今、和ブームで、ある程度買う人もあるのであろう。
浅草でも手拭い専門店のようなものがあるし、
デパートにも専用のコーナーがある。

以前は、こうしたところで買っていたが、最近はあまり買わなくなった。
柄の趣味である。
こうしたところのものは新しく考えられたものが多い。
やはり、私は伝統的で粋なものが好きである。

どんなものか。
まずは、これ。

これ、おわかりになろうか。

[と金]である。

これは、浅草のひさご通りにある祭用品店のオリジナル。

扇子同様、手拭いも私はよくなくすが、
これは、なくすとすぐに買いに行く。
生地も大きく、かつ厚めで汗拭きにはとてもよい。
ちなみに、このたたみ方は落語用のもので、
この状態でズボンのポケットに入れている。
(落語用のたたみ方は、こちら。)


次はこれ。

伝統的な柄。

見たことが誰しもあろう。
これは[青海波(せいかいは)]という。
見た通り、波を図案化したもの。
この大きな柄はすがすがしくまた、美しく、粋でもあろう。

これも[青海波]だか小さめの柄で
上のもののネガポシの関係のもの。
いろんなバリエーションがあっておもしろい。

これは、折っていないか[よろけ縞]という。
この、よろけっぷり、が、よいではないか。

これは、紋所にもあるが、雁を図案化した、雁がね。
(特にこれは結び雁がねというよう。

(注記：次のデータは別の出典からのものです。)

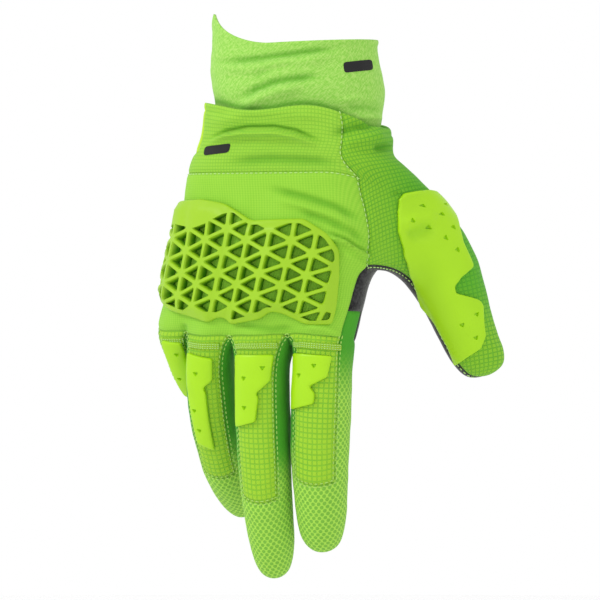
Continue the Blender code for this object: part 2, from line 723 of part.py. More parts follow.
def lattice_holes(window):
    """The triangular holes of the guard: staggered columns, each triangle on one column's side."""
    left = min(x for x, _ in window)
    right = max(x for x, _ in window)
    top = min(y for _, y in window)
    bottom = max(y for _, y in window)
    column = int(left / GUARD_COLUMN) - 1
    while column * GUARD_COLUMN < right:
        x = column * GUARD_COLUMN
        row = int(top / GUARD_PITCH) - 2
        while row * GUARD_PITCH < bottom:
            near = (row + (0.5 if column % 2 else 0.0)) * GUARD_PITCH
            far = near + GUARD_PITCH / 2
            yield [(x, near), (x, near + GUARD_PITCH), (x + GUARD_COLUMN, far)]
            yield [(x + GUARD_COLUMN, far), (x + GUARD_COLUMN, far - GUARD_PITCH), (x, near)]
            row += 1
        column += 1


def inset(corners, distance):
    """A triangle with each side moved in by a distance."""
    points = [Vector(corner).to_3d() for corner in corners]
    lengths = [(points[(i + 1) % 3] - points[(i + 2) % 3]).length for i in range(3)]
    centre = sum((p * w for p, w in zip(points, lengths)), Vector()) / sum(lengths)
    area = (points[1] - points[0]).cross(points[2] - points[0]).length / 2
    radius = 2 * area / sum(lengths)
    return [centre + (point - centre) * (1 - distance / radius) for point in points]


def inside(spot, outline):
    x, y = spot
    crossings = False
    for (x1, y1), (x2, y2) in zip(outline, outline[1:] + outline[:1]):
        if (y1 > y) != (y2 > y) and x < x1 + (y - y1) * (x2 - x1) / (y2 - y1):
            crossings = not crossings
    return crossings


def plain_object(name, mesh):
    result = bpy.data.meshes.new(name)
    mesh.to_mesh(result)
    mesh.free()
    obj = bpy.data.objects.new(name, result)
    bpy.context.collection.objects.link(obj)
    return obj


def cut(target, operation, other):
    step = target.modifiers.new("cut", "BOOLEAN")
    step.operation = operation
    step.object = other
    graph = bpy.context.evaluated_depsgraph_get()
    result = bpy.data.meshes.new_from_object(target.evaluated_get(graph))
    target.modifiers.clear()
    target.data = result


def taller(obj):
    """The window's prism, made to reach past both faces of the plate."""
    for vertex in obj.data.vertices:
        vertex.co.z = vertex.co.z * 4.0 - 1.5
    return obj


def build_guard(skin, rows):
    columns = [BODY_COLUMNS - 1] + list(range(10))
    sheet = Sheet(skin, [[ring[column] for column in columns] for ring in rows], 12)
    outline = [(x * HAND_BREADTH, y * HAND_LENGTH) for x, y in GUARD_OUTLINE]
    window = [(x * HAND_BREADTH, y * HAND_LENGTH) for x, y in GUARD_WINDOW]
    plate = plain_object("guard_plate", flat_plate(outline))
    frame = plain_object("guard_window", flat_plate(window))
    holes = bmesh.new()
    for corners in lattice_holes(window):
        middle = sum((Vector(corner) for corner in corners), Vector((0.0, 0.0))) / 3
        if not inside(middle, window):
            continue
        corners = inset(corners, GUARD_STRUT / 2)
        lower = [holes.verts.new((c.x, c.y, -0.5)) for c in corners]
        upper = [holes.verts.new((c.x, c.y, 1.5)) for c in corners]
        holes.faces.new(lower)
        holes.faces.new(upper)
        for step in range(3):
            after = (step + 1) % 3
            holes.faces.new([lower[step], upper[step], upper[after], lower[after]])
    bmesh.ops.recalc_face_normals(holes, faces=holes.faces[:])
    cutters = plain_object("guard_holes", holes)
    cut(cutters, "INTERSECT", taller(frame))
    cut(plate, "DIFFERENCE", cutters)
    mesh = bmesh.new()
    mesh.from_mesh(plate.data)
    bmesh.ops.remove_doubles(mesh, verts=mesh.verts[:], dist=1e-5)

    def height(across, along, level):
        if level < 0.5:
            return GUARD_SEAT
        edge = min((Vector((across, along)) - Vector(point)).length for point in outline)
        return GUARD_SEAT + (GUARD_RIM_WALL if edge < RIM_REACH else GUARD_WALL)

    bmesh.ops.triangulate(mesh, faces=mesh.faces[:])
    for bend in GUARD_BENDS:
        slice_at(mesh, 0, bend * HAND_BREADTH)
    bend_onto(mesh, sheet, height)
    add_object("knuckle_guard", finished(mesh, "knuckle_guard"), "guard", 0.5)
    for helper in (plate, frame, cutters):
        bpy.data.objects.remove(helper)


def cuff_top(angle):
    """The cuff's upper edge: it rises towards the thumb and peaks at the little finger's side."""
    nearness = max(0.0, 1.0 - abs(angle - CUFF_PEAK_ANGLE) / CUFF_PEAK_SPREAD)
    return CUFF_PEAK * nearness ** 2.6 + CUFF_RISE * (1.0 + cos(radians(angle))) / 2


def build_cuff():
    mesh = bmesh.new()
    walls = []
    for inner in (0.0, CUFF_WALL):
        rings = []
        for shape in CUFF_RINGS:
            ring = []
            for side in range(CUFF_SIDES):
                angle = 360.0 * side / CUFF_SIDES
                x, y = cos(radians(angle)), sin(radians(angle))
                foot = ring_height(BODY[0], x, (1.0 - y) / 2) - CUFF_TUCK
                z = mix(cuff_top(angle), foot, shape.down)
                ring.append(mesh.verts.new((
                    BODY[0].middle_x * HAND_BREADTH * shape.down
                    + (shape.breadth * CUFF_BREADTH / 2 - inner) * x,
                    -(shape.depth * CUFF_DEPTH / 2 - inner) * y, z)))
            rings.append(ring)
        walls.append(rings)
    outer, inner = walls

    def band(upper, lower):
        for side in range(CUFF_SIDES):
            after = (side + 1) % CUFF_SIDES
            mesh.faces.new([upper[side], upper[after], lower[after], lower[side]])

    for upper, lower in zip(outer, outer[1:]):
        band(upper, lower)
    for upper, lower in zip(inner, inner[1:]):
        band(lower, upper)
    band(inner[0], outer[0])
    band(outer[-1], inner[-1])
    add_object("cuff", finished(mesh, "cuff"), "cuff")


def main():
    remove_everything()
    cage, rows, paths, finger_rings, thumb_rings = build_cage()
    skin = Skin(cage)
    build_panels(skin)
    build_patches(skin, paths, finger_rings, thumb_rings)
    build_guard(skin, rows)
    build_cuff()


main()
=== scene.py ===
# Motocross glove for the right hand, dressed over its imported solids.
# Metres, +Z up, fingers down. The back of the hand faces -Y and the thumb is at +X.
from collections import namedtuple
from math import cos, pi, radians, sin

import bmesh
import bpy
import numpy as np
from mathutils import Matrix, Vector
from mathutils.bvhtree import BVHTree
from mathutils.geometry import barycentric_transform
from mathutils.kdtree import KDTree


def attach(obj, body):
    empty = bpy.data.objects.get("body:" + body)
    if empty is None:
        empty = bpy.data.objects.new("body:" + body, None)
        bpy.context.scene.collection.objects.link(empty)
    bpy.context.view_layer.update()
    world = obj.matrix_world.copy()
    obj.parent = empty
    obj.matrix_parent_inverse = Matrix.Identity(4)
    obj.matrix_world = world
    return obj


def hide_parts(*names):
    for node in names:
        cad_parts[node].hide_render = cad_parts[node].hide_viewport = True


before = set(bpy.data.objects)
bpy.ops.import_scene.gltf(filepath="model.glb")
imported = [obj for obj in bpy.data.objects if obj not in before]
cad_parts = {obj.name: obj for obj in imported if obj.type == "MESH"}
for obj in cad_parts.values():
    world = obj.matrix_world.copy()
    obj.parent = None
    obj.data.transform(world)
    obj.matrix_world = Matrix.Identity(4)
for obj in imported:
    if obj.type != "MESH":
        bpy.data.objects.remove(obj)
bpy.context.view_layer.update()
mm = 0.001
viewTurn = radians(20)  # the photo looks at the back of the hand from 20 degrees round
viewSide = Vector((cos(viewTurn), sin(viewTurn), 0.0))
viewAhead = Vector((-sin(viewTurn), cos(viewTurn), 0.0))


def addNode(tree, kind, settings, values):
    made = tree.nodes.new(kind)
    for key, value in (settings or {}).items():
        setattr(made, key, value)
    for key, value in values.items() if isinstance(values, dict) else enumerate(values or ()):
        value = getattr(value, "socket", value)
        if isinstance(value, bpy.types.NodeSocket):
            tree.links.new(value, made.inputs[key])
        else:
            made.inputs[key].default_value = value
    return made


def linked(name, data):
    made = bpy.data.objects.new(name, data)
    bpy.context.collection.objects.link(made)
    return made


def finished(obj):  # the mesh as the object's modifiers leave it
    graph = bpy.context.evaluated_depsgraph_get()
    return bpy.data.meshes.new_from_object(obj.evaluated_get(graph))


# Materials: a wire is one socket, and sums on wires add their nodes

class Wire:
    def __init__(self, finish, socket):
        self.finish, self.socket = finish, socket

    def calc(self, operation, *others):
        return self.finish.node("ShaderNodeMath", {"operation": operation}, [self, *others])

    def __add__(self, other):
        return self.calc("ADD", other)

    def __sub__(self, other):
        return self.calc("SUBTRACT", other)

    def __rsub__(self, other):
        return self.finish.node("ShaderNodeMath", {"operation": "SUBTRACT"}, [other, self])

    def __mul__(self, other):
        return self.calc("MULTIPLY", other)

    def __truediv__(self, other):
        return self.calc("DIVIDE", other)

    __radd__, __rmul__ = __add__, __mul__

    def step(self, low, high):  # smooth from 0 at low to 1 at high
        return self.finish.node("ShaderNodeMapRange", {"interpolation_type": "SMOOTHSTEP"},
                                {"Value": self, "From Min": low, "From Max": high})


class Finish:
    def __init__(self, name, **values):
        self.material = bpy.data.materials.new(name)
        self.material.use_nodes = True
        self.tree = self.material.node_tree
        self.shader = self.tree.nodes["Principled BSDF"]
        for socket, value in values.items():
            self.shader.inputs[socket.replace("_", " ")].default_value = value

    def node(self, kind, settings=None, values=(), output=0):
        return Wire(self, addNode(self.tree, kind, settings, values).outputs[output])

    def feed(self, socket, wire):
        self.tree.links.new(wire.socket, self.shader.inputs[socket])

    def blend(self, share, first, second, kind="MIX"):
        return self.node("ShaderNodeMix", {"data_type": "RGBA", "blend_type": kind},
                         {0: share, 6: first, 7: second}, 2)

    def place(self):
        return self.node("ShaderNodeTexCoord", output=3)

    def flat(self, name="flat"):
        return self.node("ShaderNodeUVMap", {"uv_map": name})

    def split(self, vector):
        made = self.node("ShaderNodeSeparateXYZ", {}, [vector])
        return made, Wire(self, made.socket.node.outputs[1])

    def noise(self, vector, scale, detail=2.0, rough=0.5):
        return self.node("ShaderNodeTexNoise", {}, {"Vector": vector, "Scale": scale,
                                                    "Detail": detail, "Roughness": rough})

    def attribute(self, name):
        return self.node("ShaderNodeAttribute", {"attribute_name": name}, output=2)

    def bump(self, height, distance, strength=1.0):
        self.feed("Normal", self.node("ShaderNodeBump", {}, {
            "Strength": strength, "Distance": distance, "Height": height}))


paintHold = (0.84, 0.82, 0.52)  # white light lifts every colour, and blue the most


def linear(red, green, blue):  # a colour of 0 to 255 for each channel, as the shader wants it
    holds = (1.0, 1.0, 1.0) if red == green == blue else paintHold
    return tuple((((c / 255 + 0.055) / 1.055) ** 2.4 if c > 10 else c / 3294.6) * hold
                 for c, hold in zip((red, green, blue), holds)) + (1.0,)


# The skin: one cage of quads, made from the tables below, which every cloth panel is cut from

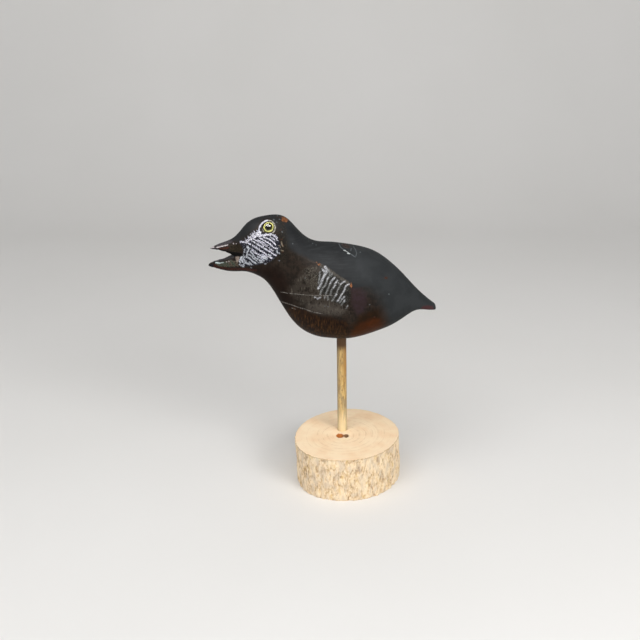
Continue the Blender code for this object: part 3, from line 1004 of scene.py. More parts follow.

)

これなどもクラシックで好きである。
波になにか飛んでいる。
「氷」屋の幟にも飛んでいるのだが、覚えておられようか。
これは、千鳥(ちどり)。
江戸からあるものだが、ちょっとユーモラスで、
可愛いではないか。

これは見覚えがあろうか。
[沙綾型(さやがた)]という。
奉行所のお白州。金さんの後ろの襖に描いてあった。
(わかるかなぁ。)
奉行所はともかく、実際に八丁堀の与力の家の玄関の襖に、
よく使われていたらしい。

次は、これ。
これも一般的な柄だが、おわかりになろうか。
これは[かごめ]。
籠の目、で、ある。
籠は、あの竹で編んだ籠である。
そう思って見ると、籠に見えてこないだろうか。
(ケチャップのカゴメは、このかごめ。古くは例えば
キッコーマン(亀甲萬)のように、このかごめを
印(しるし)に使っていたようである。)

ここまで、伝統的な和柄。

で、こういう柄は、どこで手に入るのか。
手拭いを売っていれば、すべて見ることにしているのだが、
やっと見つけた。

なんと意外にも、ミュージアムショップ。
上野の国立博物館、そして両国の江戸東京博物館。
こんなところに手拭いを置いているのである。

そして、もう一か所。成田空港。
やっぱり、という感じだが、
外人向けの和もの土産なのであろう、
こういうオーソドックスな柄の手拭いを売っている店があった。

さて、まだまだ愛用の手拭いはあるのだが、
一枚だけ、いかにもなやつ。

またまた、折ったもの。
これは有名な[かまわぬ]。
こういうのも出しておこう。

歌舞伎、七代目團十郎の柄。
七代目團十郎については、上のリンクを詳しくはご参照いただきたいが、
江戸後期の超有名人。

[かまわぬ]は、むろん、かまわない、を、鎌と輪とぬ、の、
簡単な判じ物にした図案。

歌舞伎役者は皆、自分の柄を持っており、浴衣用の反物や
手拭いにして、贔屓に配ったのである。
図案としては、他に尾上菊五郎の菊五郎格子や、
斧琴菊(よきこときく)(どちらも三代目菊五郎考案とのこと。)
などか有名でよく売られているので見たことがあるかもしれない。

さて。

こんなところが、私、断腸亭の手拭い披露、第一弾。
(第二弾があるのかどうか、わからぬが。)

扇子と手拭いは落語家の唯一の持ち道具だが、
この前の扇子同様、皆さんも手拭い、いかがであろうか。